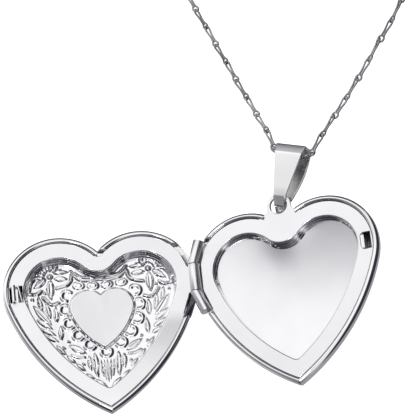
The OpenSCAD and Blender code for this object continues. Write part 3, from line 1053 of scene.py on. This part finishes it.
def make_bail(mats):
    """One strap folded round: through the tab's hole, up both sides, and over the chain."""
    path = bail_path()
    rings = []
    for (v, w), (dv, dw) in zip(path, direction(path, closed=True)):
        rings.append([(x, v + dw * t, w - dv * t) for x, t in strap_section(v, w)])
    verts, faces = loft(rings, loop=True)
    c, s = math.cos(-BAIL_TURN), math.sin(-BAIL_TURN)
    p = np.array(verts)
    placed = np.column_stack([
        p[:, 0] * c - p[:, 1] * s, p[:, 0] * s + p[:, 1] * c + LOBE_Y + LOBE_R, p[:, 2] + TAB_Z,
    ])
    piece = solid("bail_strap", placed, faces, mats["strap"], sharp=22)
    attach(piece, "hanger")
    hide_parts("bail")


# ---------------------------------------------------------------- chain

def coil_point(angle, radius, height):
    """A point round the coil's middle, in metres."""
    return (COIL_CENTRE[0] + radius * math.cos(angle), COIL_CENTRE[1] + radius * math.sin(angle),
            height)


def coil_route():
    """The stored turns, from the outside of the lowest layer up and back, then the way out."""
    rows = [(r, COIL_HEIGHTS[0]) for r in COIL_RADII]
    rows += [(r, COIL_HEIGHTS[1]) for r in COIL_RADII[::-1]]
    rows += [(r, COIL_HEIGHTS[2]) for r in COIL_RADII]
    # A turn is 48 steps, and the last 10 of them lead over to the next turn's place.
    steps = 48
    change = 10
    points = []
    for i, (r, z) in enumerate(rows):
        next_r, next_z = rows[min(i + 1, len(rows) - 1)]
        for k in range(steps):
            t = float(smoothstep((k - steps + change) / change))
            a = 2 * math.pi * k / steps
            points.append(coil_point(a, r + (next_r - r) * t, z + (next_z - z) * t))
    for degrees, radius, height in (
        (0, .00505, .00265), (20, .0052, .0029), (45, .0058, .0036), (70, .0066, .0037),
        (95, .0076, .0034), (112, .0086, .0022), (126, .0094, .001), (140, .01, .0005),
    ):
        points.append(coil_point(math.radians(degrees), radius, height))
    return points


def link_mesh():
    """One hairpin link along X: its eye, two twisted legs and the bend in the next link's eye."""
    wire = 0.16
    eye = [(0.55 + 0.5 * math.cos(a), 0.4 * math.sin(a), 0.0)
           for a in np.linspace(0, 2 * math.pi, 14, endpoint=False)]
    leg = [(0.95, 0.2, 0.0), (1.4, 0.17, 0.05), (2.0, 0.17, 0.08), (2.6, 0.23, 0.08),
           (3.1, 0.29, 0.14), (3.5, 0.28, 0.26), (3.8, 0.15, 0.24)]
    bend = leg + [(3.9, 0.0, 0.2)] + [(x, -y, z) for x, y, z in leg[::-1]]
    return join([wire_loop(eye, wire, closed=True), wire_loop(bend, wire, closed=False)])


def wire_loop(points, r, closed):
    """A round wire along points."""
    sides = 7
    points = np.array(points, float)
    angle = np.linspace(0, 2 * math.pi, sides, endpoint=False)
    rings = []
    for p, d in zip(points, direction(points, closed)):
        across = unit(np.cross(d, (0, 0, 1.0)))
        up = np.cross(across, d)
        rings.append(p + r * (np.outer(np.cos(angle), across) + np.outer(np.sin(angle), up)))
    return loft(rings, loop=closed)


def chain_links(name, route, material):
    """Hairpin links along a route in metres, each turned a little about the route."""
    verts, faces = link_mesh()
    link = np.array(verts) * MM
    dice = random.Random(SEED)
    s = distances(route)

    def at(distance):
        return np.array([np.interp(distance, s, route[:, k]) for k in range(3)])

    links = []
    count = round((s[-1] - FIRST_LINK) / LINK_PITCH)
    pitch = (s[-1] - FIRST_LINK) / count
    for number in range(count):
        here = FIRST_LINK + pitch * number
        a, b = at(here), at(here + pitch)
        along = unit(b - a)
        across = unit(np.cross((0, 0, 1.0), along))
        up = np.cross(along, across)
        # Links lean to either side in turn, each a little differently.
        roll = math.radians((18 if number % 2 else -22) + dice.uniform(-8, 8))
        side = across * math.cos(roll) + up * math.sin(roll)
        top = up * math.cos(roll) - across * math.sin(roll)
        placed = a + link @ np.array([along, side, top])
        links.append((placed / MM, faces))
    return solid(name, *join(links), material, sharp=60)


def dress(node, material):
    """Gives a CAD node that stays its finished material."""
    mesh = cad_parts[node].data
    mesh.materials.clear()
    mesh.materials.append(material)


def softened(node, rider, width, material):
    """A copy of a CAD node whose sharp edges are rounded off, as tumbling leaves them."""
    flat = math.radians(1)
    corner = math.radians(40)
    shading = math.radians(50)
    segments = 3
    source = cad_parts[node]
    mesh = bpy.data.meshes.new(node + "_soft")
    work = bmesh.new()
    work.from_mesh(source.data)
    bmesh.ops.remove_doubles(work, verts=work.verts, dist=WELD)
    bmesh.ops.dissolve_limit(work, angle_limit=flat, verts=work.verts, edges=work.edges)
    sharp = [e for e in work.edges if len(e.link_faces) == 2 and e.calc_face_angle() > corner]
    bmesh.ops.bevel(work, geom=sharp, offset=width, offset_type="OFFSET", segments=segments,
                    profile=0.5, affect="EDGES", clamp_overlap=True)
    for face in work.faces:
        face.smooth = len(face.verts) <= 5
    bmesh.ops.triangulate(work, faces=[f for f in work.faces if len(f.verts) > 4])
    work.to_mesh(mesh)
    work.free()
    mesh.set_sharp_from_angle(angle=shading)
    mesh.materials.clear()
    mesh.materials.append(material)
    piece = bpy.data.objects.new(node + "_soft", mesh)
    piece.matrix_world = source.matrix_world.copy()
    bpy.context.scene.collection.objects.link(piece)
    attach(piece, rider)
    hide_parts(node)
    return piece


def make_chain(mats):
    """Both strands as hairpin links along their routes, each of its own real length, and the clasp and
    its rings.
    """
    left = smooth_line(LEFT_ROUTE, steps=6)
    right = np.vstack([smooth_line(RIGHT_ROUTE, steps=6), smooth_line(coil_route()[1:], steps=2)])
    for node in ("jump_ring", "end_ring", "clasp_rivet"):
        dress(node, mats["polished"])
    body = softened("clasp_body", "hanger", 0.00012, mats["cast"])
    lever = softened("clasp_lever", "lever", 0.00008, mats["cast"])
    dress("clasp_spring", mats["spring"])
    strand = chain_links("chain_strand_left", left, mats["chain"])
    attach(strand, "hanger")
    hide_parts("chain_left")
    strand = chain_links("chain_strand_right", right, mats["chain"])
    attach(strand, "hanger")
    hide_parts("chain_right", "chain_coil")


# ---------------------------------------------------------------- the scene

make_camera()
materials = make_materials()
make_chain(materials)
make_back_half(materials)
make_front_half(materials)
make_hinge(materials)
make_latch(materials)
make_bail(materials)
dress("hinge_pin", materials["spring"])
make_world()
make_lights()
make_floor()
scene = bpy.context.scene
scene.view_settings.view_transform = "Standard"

Task description: The whole listing above needs to be written out again exactly.

Output of the exercise:
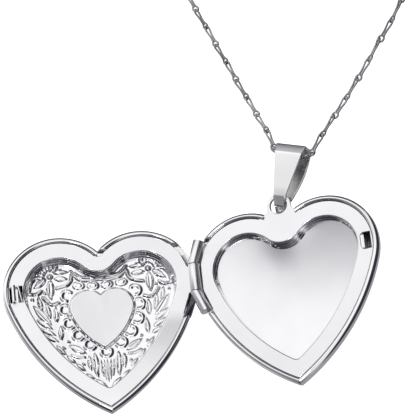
The OpenSCAD and Blender code for this object continues. Write part 3, from line 1053 of scene.py on. This part finishes it.
def make_bail(mats):
    """One strap folded round: through the tab's hole, up both sides, and over the chain."""
    path = bail_path()
    rings = []
    for (v, w), (dv, dw) in zip(path, direction(path, closed=True)):
        rings.append([(x, v + dw * t, w - dv * t) for x, t in strap_section(v, w)])
    verts, faces = loft(rings, loop=True)
    c, s = math.cos(-BAIL_TURN), math.sin(-BAIL_TURN)
    p = np.array(verts)
    placed = np.column_stack([
        p[:, 0] * c - p[:, 1] * s, p[:, 0] * s + p[:, 1] * c + LOBE_Y + LOBE_R, p[:, 2] + TAB_Z,
    ])
    piece = solid("bail_strap", placed, faces, mats["strap"], sharp=22)
    attach(piece, "hanger")
    hide_parts("bail")


# ---------------------------------------------------------------- chain

def coil_point(angle, radius, height):
    """A point round the coil's middle, in metres."""
    return (COIL_CENTRE[0] + radius * math.cos(angle), COIL_CENTRE[1] + radius * math.sin(angle),
            height)


def coil_route():
    """The stored turns, from the outside of the lowest layer up and back, then the way out."""
    rows = [(r, COIL_HEIGHTS[0]) for r in COIL_RADII]
    rows += [(r, COIL_HEIGHTS[1]) for r in COIL_RADII[::-1]]
    rows += [(r, COIL_HEIGHTS[2]) for r in COIL_RADII]
    # A turn is 48 steps, and the last 10 of them lead over to the next turn's place.
    steps = 48
    change = 10
    points = []
    for i, (r, z) in enumerate(rows):
        next_r, next_z = rows[min(i + 1, len(rows) - 1)]
        for k in range(steps):
            t = float(smoothstep((k - steps + change) / change))
            a = 2 * math.pi * k / steps
            points.append(coil_point(a, r + (next_r - r) * t, z + (next_z - z) * t))
    for degrees, radius, height in (
        (0, .00505, .00265), (20, .0052, .0029), (45, .0058, .0036), (70, .0066, .0037),
        (95, .0076, .0034), (112, .0086, .0022), (126, .0094, .001), (140, .01, .0005),
    ):
        points.append(coil_point(math.radians(degrees), radius, height))
    return points


def link_mesh():
    """One hairpin link along X: its eye, two twisted legs and the bend in the next link's eye."""
    wire = 0.16
    eye = [(0.55 + 0.5 * math.cos(a), 0.4 * math.sin(a), 0.0)
           for a in np.linspace(0, 2 * math.pi, 14, endpoint=False)]
    leg = [(0.95, 0.2, 0.0), (1.4, 0.17, 0.05), (2.0, 0.17, 0.08), (2.6, 0.23, 0.08),
           (3.1, 0.29, 0.14), (3.5, 0.28, 0.26), (3.8, 0.15, 0.24)]
    bend = leg + [(3.9, 0.0, 0.2)] + [(x, -y, z) for x, y, z in leg[::-1]]
    return join([wire_loop(eye, wire, closed=True), wire_loop(bend, wire, closed=False)])


def wire_loop(points, r, closed):
    """A round wire along points."""
    sides = 7
    points = np.array(points, float)
    angle = np.linspace(0, 2 * math.pi, sides, endpoint=False)
    rings = []
    for p, d in zip(points, direction(points, closed)):
        across = unit(np.cross(d, (0, 0, 1.0)))
        up = np.cross(across, d)
        rings.append(p + r * (np.outer(np.cos(angle), across) + np.outer(np.sin(angle), up)))
    return loft(rings, loop=closed)


def chain_links(name, route, material):
    """Hairpin links along a route in metres, each turned a little about the route."""
    verts, faces = link_mesh()
    link = np.array(verts) * MM
    dice = random.Random(SEED)
    s = distances(route)

    def at(distance):
        return np.array([np.interp(distance, s, route[:, k]) for k in range(3)])

    links = []
    count = round((s[-1] - FIRST_LINK) / LINK_PITCH)
    pitch = (s[-1] - FIRST_LINK) / count
    for number in range(count):
        here = FIRST_LINK + pitch * number
        a, b = at(here), at(here + pitch)
        along = unit(b - a)
        across = unit(np.cross((0, 0, 1.0), along))
        up = np.cross(along, across)
        # Links lean to either side in turn, each a little differently.
        roll = math.radians((18 if number % 2 else -22) + dice.uniform(-8, 8))
        side = across * math.cos(roll) + up * math.sin(roll)
        top = up * math.cos(roll) - across * math.sin(roll)
        placed = a + link @ np.array([along, side, top])
        links.append((placed / MM, faces))
    return solid(name, *join(links), material, sharp=60)


def dress(node, material):
    """Gives a CAD node that stays its finished material."""
    mesh = cad_parts[node].data
    mesh.materials.clear()
    mesh.materials.append(material)


def softened(node, rider, width, material):
    """A copy of a CAD node whose sharp edges are rounded off, as tumbling leaves them."""
    flat = math.radians(1)
    corner = math.radians(40)
    shading = math.radians(50)
    segments = 3
    source = cad_parts[node]
    mesh = bpy.data.meshes.new(node + "_soft")
    work = bmesh.new()
    work.from_mesh(source.data)
    bmesh.ops.remove_doubles(work, verts=work.verts, dist=WELD)
    bmesh.ops.dissolve_limit(work, angle_limit=flat, verts=work.verts, edges=work.edges)
    sharp = [e for e in work.edges if len(e.link_faces) == 2 and e.calc_face_angle() > corner]
    bmesh.ops.bevel(work, geom=sharp, offset=width, offset_type="OFFSET", segments=segments,
                    profile=0.5, affect="EDGES", clamp_overlap=True)
    for face in work.faces:
        face.smooth = len(face.verts) <= 5
    bmesh.ops.triangulate(work, faces=[f for f in work.faces if len(f.verts) > 4])
    work.to_mesh(mesh)
    work.free()
    mesh.set_sharp_from_angle(angle=shading)
    mesh.materials.clear()
    mesh.materials.append(material)
    piece = bpy.data.objects.new(node + "_soft", mesh)
    piece.matrix_world = source.matrix_world.copy()
    bpy.context.scene.collection.objects.link(piece)
    attach(piece, rider)
    hide_parts(node)
    return piece


def make_chain(mats):
    """Both strands as hairpin links along their routes, each of its own real length, and the clasp and
    its rings.
    """
    left = smooth_line(LEFT_ROUTE, steps=6)
    right = np.vstack([smooth_line(RIGHT_ROUTE, steps=6), smooth_line(coil_route()[1:], steps=2)])
    for node in ("jump_ring", "end_ring", "clasp_rivet"):
        dress(node, mats["polished"])
    body = softened("clasp_body", "hanger", 0.00012, mats["cast"])
    lever = softened("clasp_lever", "lever", 0.00008, mats["cast"])
    dress("clasp_spring", mats["spring"])
    strand = chain_links("chain_strand_left", left, mats["chain"])
    attach(strand, "hanger")
    hide_parts("chain_left")
    strand = chain_links("chain_strand_right", right, mats["chain"])
    attach(strand, "hanger")
    hide_parts("chain_right", "chain_coil")


# ---------------------------------------------------------------- the scene

make_camera()
materials = make_materials()
make_chain(materials)
make_back_half(materials)
make_front_half(materials)
make_hinge(materials)
make_latch(materials)
make_bail(materials)
dress("hinge_pin", materials["spring"])
make_world()
make_lights()
make_floor()
scene = bpy.context.scene
scene.view_settings.view_transform = "Standard"